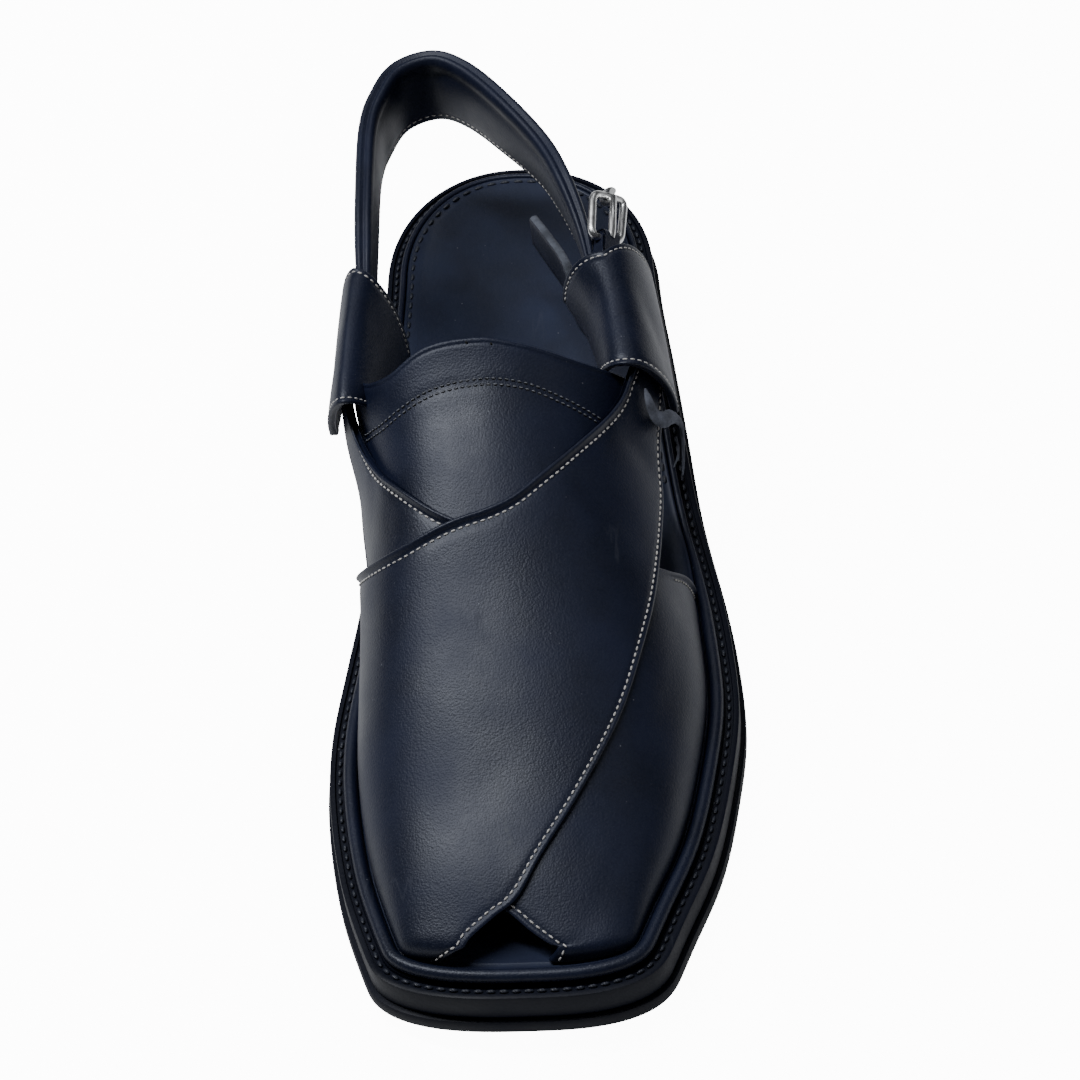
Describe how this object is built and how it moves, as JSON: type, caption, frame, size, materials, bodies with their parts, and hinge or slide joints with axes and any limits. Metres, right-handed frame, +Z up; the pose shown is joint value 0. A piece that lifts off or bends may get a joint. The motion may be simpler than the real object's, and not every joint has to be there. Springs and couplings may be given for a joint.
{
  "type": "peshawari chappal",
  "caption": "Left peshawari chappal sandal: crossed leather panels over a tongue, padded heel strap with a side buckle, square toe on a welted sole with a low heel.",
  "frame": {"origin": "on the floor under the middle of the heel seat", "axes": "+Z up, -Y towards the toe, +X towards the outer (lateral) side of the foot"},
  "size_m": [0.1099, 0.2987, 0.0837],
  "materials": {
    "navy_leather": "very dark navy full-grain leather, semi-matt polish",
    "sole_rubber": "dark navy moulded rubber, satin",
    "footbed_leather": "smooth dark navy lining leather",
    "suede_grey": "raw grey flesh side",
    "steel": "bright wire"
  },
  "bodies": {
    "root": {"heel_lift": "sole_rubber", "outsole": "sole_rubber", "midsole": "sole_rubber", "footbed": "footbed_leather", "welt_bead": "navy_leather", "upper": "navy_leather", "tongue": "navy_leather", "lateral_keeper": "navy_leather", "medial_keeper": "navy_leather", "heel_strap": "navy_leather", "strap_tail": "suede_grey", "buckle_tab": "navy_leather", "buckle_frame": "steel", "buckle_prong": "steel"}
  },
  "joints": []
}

-------

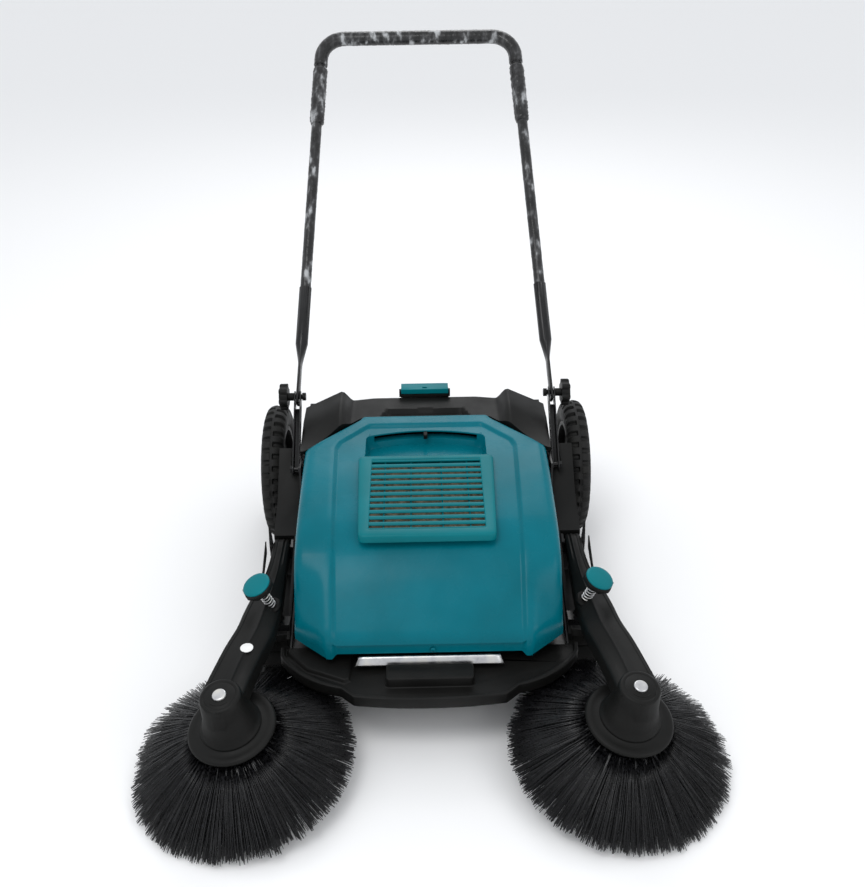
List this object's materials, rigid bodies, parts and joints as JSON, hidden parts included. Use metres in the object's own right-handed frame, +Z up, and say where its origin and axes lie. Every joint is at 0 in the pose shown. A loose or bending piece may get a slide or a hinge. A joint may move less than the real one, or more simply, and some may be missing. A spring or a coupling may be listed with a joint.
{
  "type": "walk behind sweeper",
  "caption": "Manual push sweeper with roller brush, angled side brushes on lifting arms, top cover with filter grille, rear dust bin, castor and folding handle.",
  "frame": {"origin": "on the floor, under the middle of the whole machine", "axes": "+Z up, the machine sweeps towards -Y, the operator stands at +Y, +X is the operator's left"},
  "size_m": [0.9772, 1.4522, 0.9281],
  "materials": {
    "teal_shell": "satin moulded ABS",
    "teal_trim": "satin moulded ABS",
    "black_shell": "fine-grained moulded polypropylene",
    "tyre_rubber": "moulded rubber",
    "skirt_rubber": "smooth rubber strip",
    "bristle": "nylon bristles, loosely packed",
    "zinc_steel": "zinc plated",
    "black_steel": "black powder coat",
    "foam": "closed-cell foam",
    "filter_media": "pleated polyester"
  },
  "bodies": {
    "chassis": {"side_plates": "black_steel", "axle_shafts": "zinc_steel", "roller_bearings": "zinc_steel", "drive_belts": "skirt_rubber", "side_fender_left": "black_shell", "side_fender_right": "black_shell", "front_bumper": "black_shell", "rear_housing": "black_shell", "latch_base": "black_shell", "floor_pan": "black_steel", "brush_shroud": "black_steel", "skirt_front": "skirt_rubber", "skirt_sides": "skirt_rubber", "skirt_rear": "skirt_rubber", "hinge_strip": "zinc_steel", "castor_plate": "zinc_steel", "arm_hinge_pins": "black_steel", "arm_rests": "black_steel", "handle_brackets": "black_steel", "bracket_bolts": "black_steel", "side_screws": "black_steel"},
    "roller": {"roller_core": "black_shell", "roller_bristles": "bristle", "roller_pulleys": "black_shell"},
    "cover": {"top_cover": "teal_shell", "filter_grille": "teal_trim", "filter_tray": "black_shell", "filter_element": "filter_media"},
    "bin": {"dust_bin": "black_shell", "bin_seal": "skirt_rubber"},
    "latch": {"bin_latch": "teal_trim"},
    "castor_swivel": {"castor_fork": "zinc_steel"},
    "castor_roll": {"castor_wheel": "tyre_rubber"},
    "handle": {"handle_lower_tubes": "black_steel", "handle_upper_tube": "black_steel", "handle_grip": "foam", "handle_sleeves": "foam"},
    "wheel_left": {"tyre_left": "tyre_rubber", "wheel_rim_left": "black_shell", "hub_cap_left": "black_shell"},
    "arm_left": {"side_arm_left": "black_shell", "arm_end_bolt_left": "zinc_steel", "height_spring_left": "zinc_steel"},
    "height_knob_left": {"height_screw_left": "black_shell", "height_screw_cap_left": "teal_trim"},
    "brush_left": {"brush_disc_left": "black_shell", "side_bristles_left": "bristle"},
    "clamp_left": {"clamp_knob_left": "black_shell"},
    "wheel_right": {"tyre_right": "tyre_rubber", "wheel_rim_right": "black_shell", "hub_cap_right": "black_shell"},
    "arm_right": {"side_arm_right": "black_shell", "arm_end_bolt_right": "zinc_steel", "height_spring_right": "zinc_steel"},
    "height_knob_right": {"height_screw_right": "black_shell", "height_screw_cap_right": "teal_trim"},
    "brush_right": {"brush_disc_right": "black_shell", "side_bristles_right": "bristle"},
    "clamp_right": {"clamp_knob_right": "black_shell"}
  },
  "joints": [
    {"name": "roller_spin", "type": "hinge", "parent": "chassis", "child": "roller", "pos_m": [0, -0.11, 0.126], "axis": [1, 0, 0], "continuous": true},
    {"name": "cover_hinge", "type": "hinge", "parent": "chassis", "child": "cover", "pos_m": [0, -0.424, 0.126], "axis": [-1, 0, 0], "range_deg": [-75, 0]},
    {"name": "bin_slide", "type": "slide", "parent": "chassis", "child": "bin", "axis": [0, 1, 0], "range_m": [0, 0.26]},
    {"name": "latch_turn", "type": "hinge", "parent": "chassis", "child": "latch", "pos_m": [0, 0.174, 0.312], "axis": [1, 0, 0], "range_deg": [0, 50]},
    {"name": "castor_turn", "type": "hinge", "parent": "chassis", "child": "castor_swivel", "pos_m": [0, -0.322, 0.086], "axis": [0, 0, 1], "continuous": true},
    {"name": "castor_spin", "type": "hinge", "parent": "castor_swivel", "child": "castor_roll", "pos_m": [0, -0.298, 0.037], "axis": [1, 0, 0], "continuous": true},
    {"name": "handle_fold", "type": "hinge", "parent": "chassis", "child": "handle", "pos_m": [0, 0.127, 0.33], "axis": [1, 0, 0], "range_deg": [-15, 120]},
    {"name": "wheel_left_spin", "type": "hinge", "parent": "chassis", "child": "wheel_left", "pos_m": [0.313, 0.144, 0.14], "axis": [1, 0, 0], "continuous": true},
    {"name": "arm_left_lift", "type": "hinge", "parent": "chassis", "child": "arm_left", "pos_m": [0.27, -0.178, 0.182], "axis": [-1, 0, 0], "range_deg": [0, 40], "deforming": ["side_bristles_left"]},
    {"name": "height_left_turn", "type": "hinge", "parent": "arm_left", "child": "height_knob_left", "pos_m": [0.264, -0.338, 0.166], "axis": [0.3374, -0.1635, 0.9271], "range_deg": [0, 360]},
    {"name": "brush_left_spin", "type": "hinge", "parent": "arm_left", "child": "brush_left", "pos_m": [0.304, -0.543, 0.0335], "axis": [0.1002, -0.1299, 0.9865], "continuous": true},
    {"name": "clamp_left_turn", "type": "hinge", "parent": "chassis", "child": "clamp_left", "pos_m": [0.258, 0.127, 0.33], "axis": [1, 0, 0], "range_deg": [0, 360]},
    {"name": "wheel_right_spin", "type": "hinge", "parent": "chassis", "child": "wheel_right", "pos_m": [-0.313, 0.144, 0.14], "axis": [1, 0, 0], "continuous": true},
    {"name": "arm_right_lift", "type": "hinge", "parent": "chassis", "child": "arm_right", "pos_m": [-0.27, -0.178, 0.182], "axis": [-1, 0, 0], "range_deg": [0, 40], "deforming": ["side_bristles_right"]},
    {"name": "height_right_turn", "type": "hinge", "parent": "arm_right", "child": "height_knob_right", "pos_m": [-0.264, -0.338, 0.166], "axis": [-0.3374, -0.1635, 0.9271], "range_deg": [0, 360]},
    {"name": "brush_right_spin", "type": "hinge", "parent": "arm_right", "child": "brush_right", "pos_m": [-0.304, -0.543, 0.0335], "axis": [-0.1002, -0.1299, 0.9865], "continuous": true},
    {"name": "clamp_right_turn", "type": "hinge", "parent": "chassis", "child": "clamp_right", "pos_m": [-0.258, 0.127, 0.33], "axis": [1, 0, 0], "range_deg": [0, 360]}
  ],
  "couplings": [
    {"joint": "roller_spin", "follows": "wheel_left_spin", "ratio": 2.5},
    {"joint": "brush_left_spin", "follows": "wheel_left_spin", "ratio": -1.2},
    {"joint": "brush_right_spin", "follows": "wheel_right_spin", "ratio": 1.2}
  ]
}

-------

WORK INSTRUCTIONS: Please list every line of the records that contains "materials".

OUTPUT OF THE EXERCISE:
Describe how this object is built and how it moves, as JSON: type, caption, frame, size, materials, bodies with their parts, and hinge or slide joints with axes and any limits. Metres, right-handed frame, +Z up; the pose shown is joint value 0. A piece that lifts off or bends may get a joint. The motion may be simpler than the real object's, and not every joint has to be there. Springs and couplings may be given for a joint.
  "materials": {
List this object's materials, rigid bodies, parts and joints as JSON, hidden parts included. Use metres in the object's own right-handed frame, +Z up, and say where its origin and axes lie. Every joint is at 0 in the pose shown. A loose or bending piece may get a slide or a hinge. A joint may move less than the real one, or more simply, and some may be missing. A spring or a coupling may be listed with a joint.
  "materials": {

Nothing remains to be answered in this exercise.